Records with modeling code

□ □ □ □ □ □ □

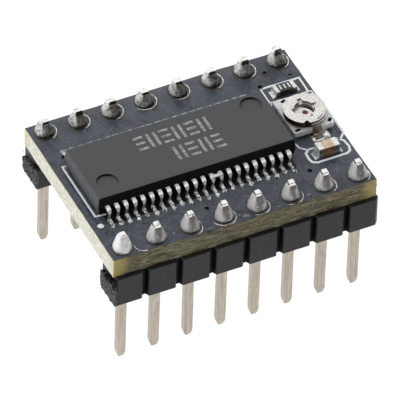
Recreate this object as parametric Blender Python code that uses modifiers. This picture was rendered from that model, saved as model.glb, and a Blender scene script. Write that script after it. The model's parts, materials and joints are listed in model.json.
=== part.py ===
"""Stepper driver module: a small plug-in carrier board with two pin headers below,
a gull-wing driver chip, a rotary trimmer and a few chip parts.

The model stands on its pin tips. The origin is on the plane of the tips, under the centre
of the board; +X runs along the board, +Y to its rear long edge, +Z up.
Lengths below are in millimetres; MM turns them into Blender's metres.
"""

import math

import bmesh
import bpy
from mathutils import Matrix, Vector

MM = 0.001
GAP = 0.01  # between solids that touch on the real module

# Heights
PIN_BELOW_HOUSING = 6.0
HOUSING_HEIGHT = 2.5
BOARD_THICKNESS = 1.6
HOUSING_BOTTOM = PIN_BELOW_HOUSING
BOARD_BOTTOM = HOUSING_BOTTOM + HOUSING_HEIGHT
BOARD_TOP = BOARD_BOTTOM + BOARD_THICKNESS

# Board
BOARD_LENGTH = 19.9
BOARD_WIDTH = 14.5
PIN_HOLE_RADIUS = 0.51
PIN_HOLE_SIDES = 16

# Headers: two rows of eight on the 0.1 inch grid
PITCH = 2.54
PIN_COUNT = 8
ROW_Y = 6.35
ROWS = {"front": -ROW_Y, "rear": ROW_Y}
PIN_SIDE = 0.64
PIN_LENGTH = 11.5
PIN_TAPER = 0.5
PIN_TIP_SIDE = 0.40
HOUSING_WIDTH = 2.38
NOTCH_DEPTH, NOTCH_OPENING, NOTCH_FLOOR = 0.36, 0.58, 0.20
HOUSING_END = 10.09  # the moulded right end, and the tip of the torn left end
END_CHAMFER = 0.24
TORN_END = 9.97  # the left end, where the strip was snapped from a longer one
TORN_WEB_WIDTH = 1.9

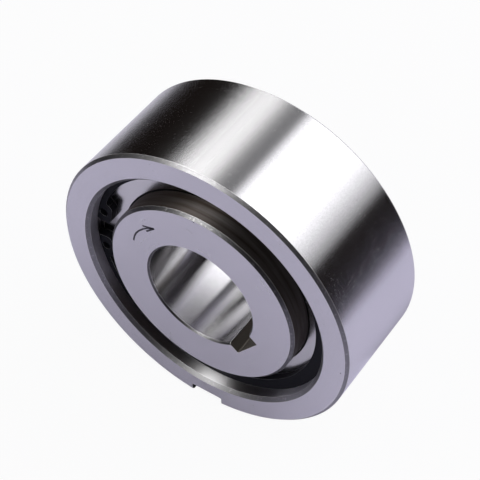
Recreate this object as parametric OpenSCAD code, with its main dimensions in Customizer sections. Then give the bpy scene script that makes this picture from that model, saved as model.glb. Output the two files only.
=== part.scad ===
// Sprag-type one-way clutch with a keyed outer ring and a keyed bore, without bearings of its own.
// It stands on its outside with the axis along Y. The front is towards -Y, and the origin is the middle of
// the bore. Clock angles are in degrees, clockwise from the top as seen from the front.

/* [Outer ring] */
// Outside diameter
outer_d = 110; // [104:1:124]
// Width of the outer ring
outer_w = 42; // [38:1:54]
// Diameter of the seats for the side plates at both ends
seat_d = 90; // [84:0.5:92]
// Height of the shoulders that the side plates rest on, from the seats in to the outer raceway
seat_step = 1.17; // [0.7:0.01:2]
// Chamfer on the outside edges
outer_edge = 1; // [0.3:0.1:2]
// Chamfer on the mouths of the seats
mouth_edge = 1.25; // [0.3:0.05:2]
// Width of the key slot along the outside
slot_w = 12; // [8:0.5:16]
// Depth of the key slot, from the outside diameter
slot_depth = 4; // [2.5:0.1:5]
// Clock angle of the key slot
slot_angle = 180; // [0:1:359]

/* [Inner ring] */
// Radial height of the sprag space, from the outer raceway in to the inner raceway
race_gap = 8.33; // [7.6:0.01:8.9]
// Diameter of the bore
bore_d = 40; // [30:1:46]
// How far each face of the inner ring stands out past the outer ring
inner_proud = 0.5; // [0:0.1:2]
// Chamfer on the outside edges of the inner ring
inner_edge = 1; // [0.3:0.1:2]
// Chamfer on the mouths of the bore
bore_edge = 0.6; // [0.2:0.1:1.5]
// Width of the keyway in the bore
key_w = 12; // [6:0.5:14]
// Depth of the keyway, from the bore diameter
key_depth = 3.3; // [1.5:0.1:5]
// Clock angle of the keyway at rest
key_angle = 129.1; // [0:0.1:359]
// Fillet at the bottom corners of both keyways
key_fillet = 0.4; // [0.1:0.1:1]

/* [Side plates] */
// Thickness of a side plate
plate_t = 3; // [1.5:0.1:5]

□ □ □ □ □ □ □

Recopy the entries above in their entirety, exactly.

# Response to the exercise
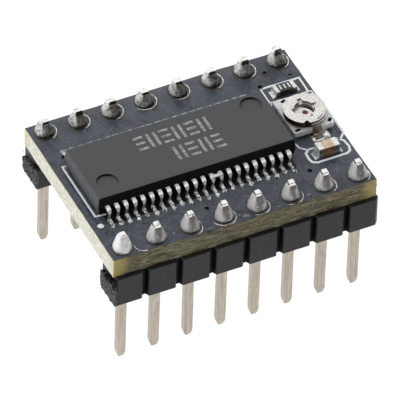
Recreate this object as parametric Blender Python code that uses modifiers. This picture was rendered from that model, saved as model.glb, and a Blender scene script. Write that script after it. The model's parts, materials and joints are listed in model.json.
=== part.py ===
"""Stepper driver module: a small plug-in carrier board with two pin headers below,
a gull-wing driver chip, a rotary trimmer and a few chip parts.

The model stands on its pin tips. The origin is on the plane of the tips, under the centre
of the board; +X runs along the board, +Y to its rear long edge, +Z up.
Lengths below are in millimetres; MM turns them into Blender's metres.
"""

import math

import bmesh
import bpy
from mathutils import Matrix, Vector

MM = 0.001
GAP = 0.01  # between solids that touch on the real module

# Heights
PIN_BELOW_HOUSING = 6.0
HOUSING_HEIGHT = 2.5
BOARD_THICKNESS = 1.6
HOUSING_BOTTOM = PIN_BELOW_HOUSING
BOARD_BOTTOM = HOUSING_BOTTOM + HOUSING_HEIGHT
BOARD_TOP = BOARD_BOTTOM + BOARD_THICKNESS

# Board
BOARD_LENGTH = 19.9
BOARD_WIDTH = 14.5
PIN_HOLE_RADIUS = 0.51
PIN_HOLE_SIDES = 16

# Headers: two rows of eight on the 0.1 inch grid
PITCH = 2.54
PIN_COUNT = 8
ROW_Y = 6.35
ROWS = {"front": -ROW_Y, "rear": ROW_Y}
PIN_SIDE = 0.64
PIN_LENGTH = 11.5
PIN_TAPER = 0.5
PIN_TIP_SIDE = 0.40
HOUSING_WIDTH = 2.38
NOTCH_DEPTH, NOTCH_OPENING, NOTCH_FLOOR = 0.36, 0.58, 0.20
HOUSING_END = 10.09  # the moulded right end, and the tip of the torn left end
END_CHAMFER = 0.24
TORN_END = 9.97  # the left end, where the strip was snapped from a longer one
TORN_WEB_WIDTH = 1.9

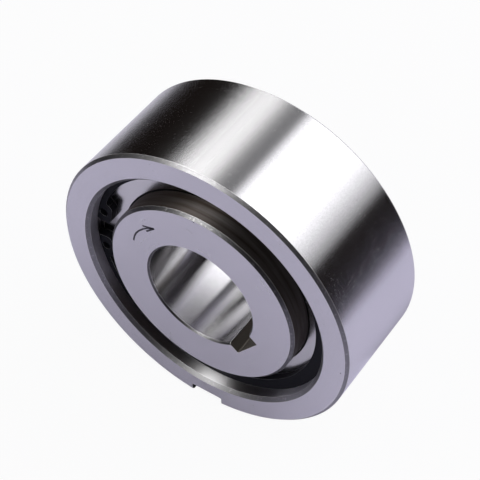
Recreate this object as parametric OpenSCAD code, with its main dimensions in Customizer sections. Then give the bpy scene script that makes this picture from that model, saved as model.glb. Output the two files only.
=== part.scad ===
// Sprag-type one-way clutch with a keyed outer ring and a keyed bore, without bearings of its own.
// It stands on its outside with the axis along Y. The front is towards -Y, and the origin is the middle of
// the bore. Clock angles are in degrees, clockwise from the top as seen from the front.

/* [Outer ring] */
// Outside diameter
outer_d = 110; // [104:1:124]
// Width of the outer ring
outer_w = 42; // [38:1:54]
// Diameter of the seats for the side plates at both ends
seat_d = 90; // [84:0.5:92]
// Height of the shoulders that the side plates rest on, from the seats in to the outer raceway
seat_step = 1.17; // [0.7:0.01:2]
// Chamfer on the outside edges
outer_edge = 1; // [0.3:0.1:2]
// Chamfer on the mouths of the seats
mouth_edge = 1.25; // [0.3:0.05:2]
// Width of the key slot along the outside
slot_w = 12; // [8:0.5:16]
// Depth of the key slot, from the outside diameter
slot_depth = 4; // [2.5:0.1:5]
// Clock angle of the key slot
slot_angle = 180; // [0:1:359]

/* [Inner ring] */
// Radial height of the sprag space, from the outer raceway in to the inner raceway
race_gap = 8.33; // [7.6:0.01:8.9]
// Diameter of the bore
bore_d = 40; // [30:1:46]
// How far each face of the inner ring stands out past the outer ring
inner_proud = 0.5; // [0:0.1:2]
// Chamfer on the outside edges of the inner ring
inner_edge = 1; // [0.3:0.1:2]
// Chamfer on the mouths of the bore
bore_edge = 0.6; // [0.2:0.1:1.5]
// Width of the keyway in the bore
key_w = 12; // [6:0.5:14]
// Depth of the keyway, from the bore diameter
key_depth = 3.3; // [1.5:0.1:5]
// Clock angle of the keyway at rest
key_angle = 129.1; // [0:0.1:359]
// Fillet at the bottom corners of both keyways
key_fillet = 0.4; // [0.1:0.1:1]

/* [Side plates] */
// Thickness of a side plate
plate_t = 3; // [1.5:0.1:5]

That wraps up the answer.